D'Arcy says that Ford sent advance notification to all its dealerships the week before last, and the automaker will make sure that remaining 2013 models don't end up costing more than 2014 models in dealership lots.

“We'll support the '13 with various incentives so it's not out of pace with the '14,” he said.

Considering market price, more of a reality check

Yet the price drop isn't quite as dramatic as it might sound—more of a further nudge downward on the transaction price. According to Edmunds, the 2013 Focus Electric is already selling for more than $2,000 below sticker—and a current Ford incentive drops that another $1,000, to a True Market Value of $36,679, or $29,179 after considering the credit.

On the other hand, the 2013 Ford C-Max Energi has a base sticker price of $33,745, and the $3,751 federal tax credit that applies to it drops the price to $29,994. Edmunds also notes a True Market Value well below MSRP—$30,975, considering the $1,000 current incentive, or $27,524 with the tax credit.
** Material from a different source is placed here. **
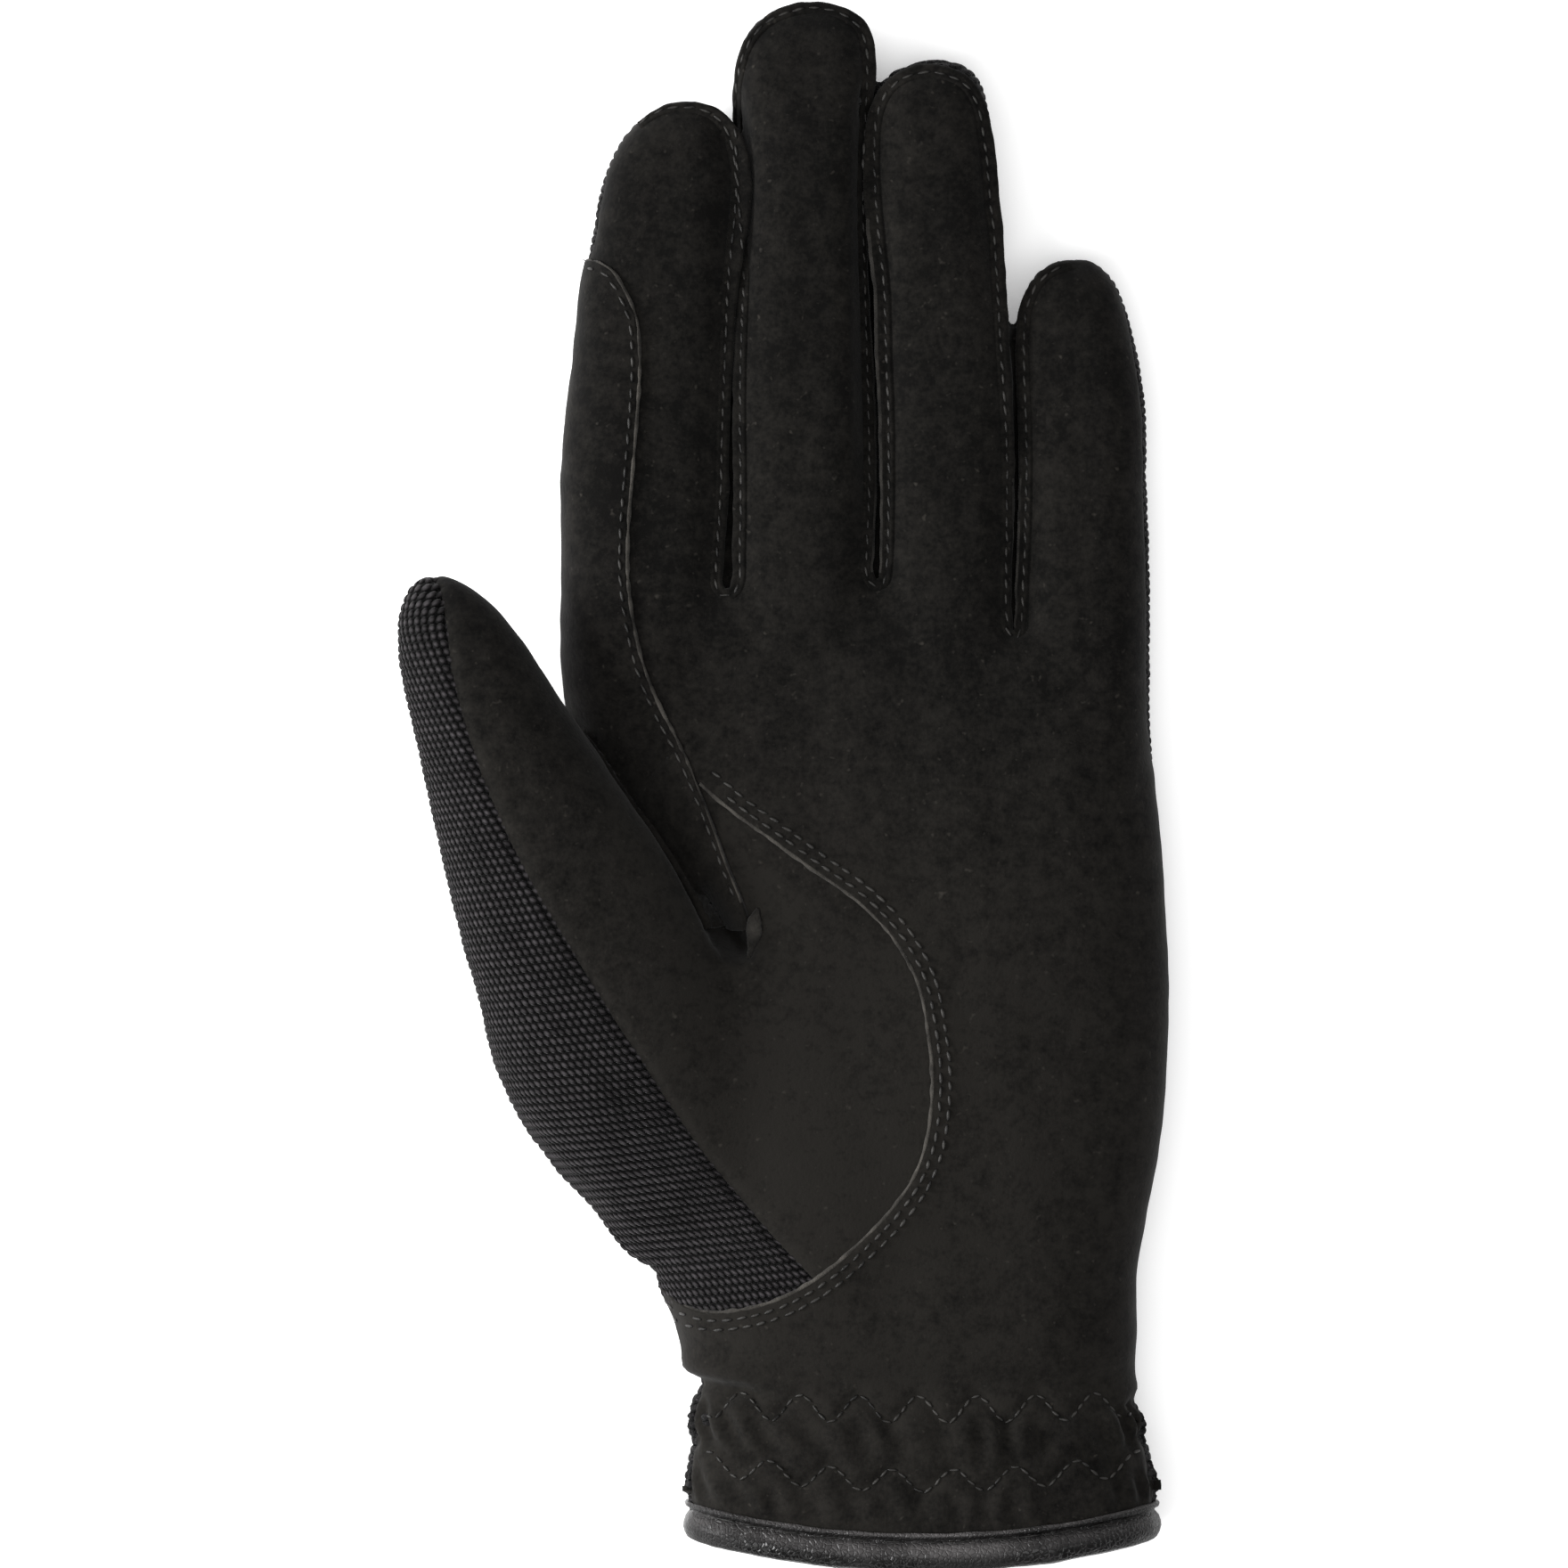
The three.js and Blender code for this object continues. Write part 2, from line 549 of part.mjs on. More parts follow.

The important message to take away, in our opinion is that with the post-credit price of the 2014 Focus Electric at $28,495 and the post-credit price of the 2013 C-Max Energi $27,524, there's now less than a $1,000 net price difference between these two plug-ins.

Two very different plug-in products, now around the same price

They're very different cars, of course. While the Ford Focus Electric has no internal combustion engine under the hood—and an EPA-rated range of 76 miles—the Ford C-Max Energi has an EPA-rated electric range of 21 miles, but its gasoline-electric hybrid system assures a total range of up to 620 miles.

While you'll find transaction prices dipping down to the new net price, don't hold out for an even better lease deal.

“We feel very confident where we were on that one,” D'Arcy said of the current Ford-subsidized lease of $229 a month with $1,999 down.

Calendar year to date, Ford has sold just over 900 Focus Electrics. And unlike some all-electric models, the Focus Electric is now available in 49 states—not just California-emissions states.

So if you like Ford's plug-in products, now the question really becomes: For about the same money, would you buy a Ford C-Max Energi plug-in hybrid, or would you buy a Ford Focus Electric?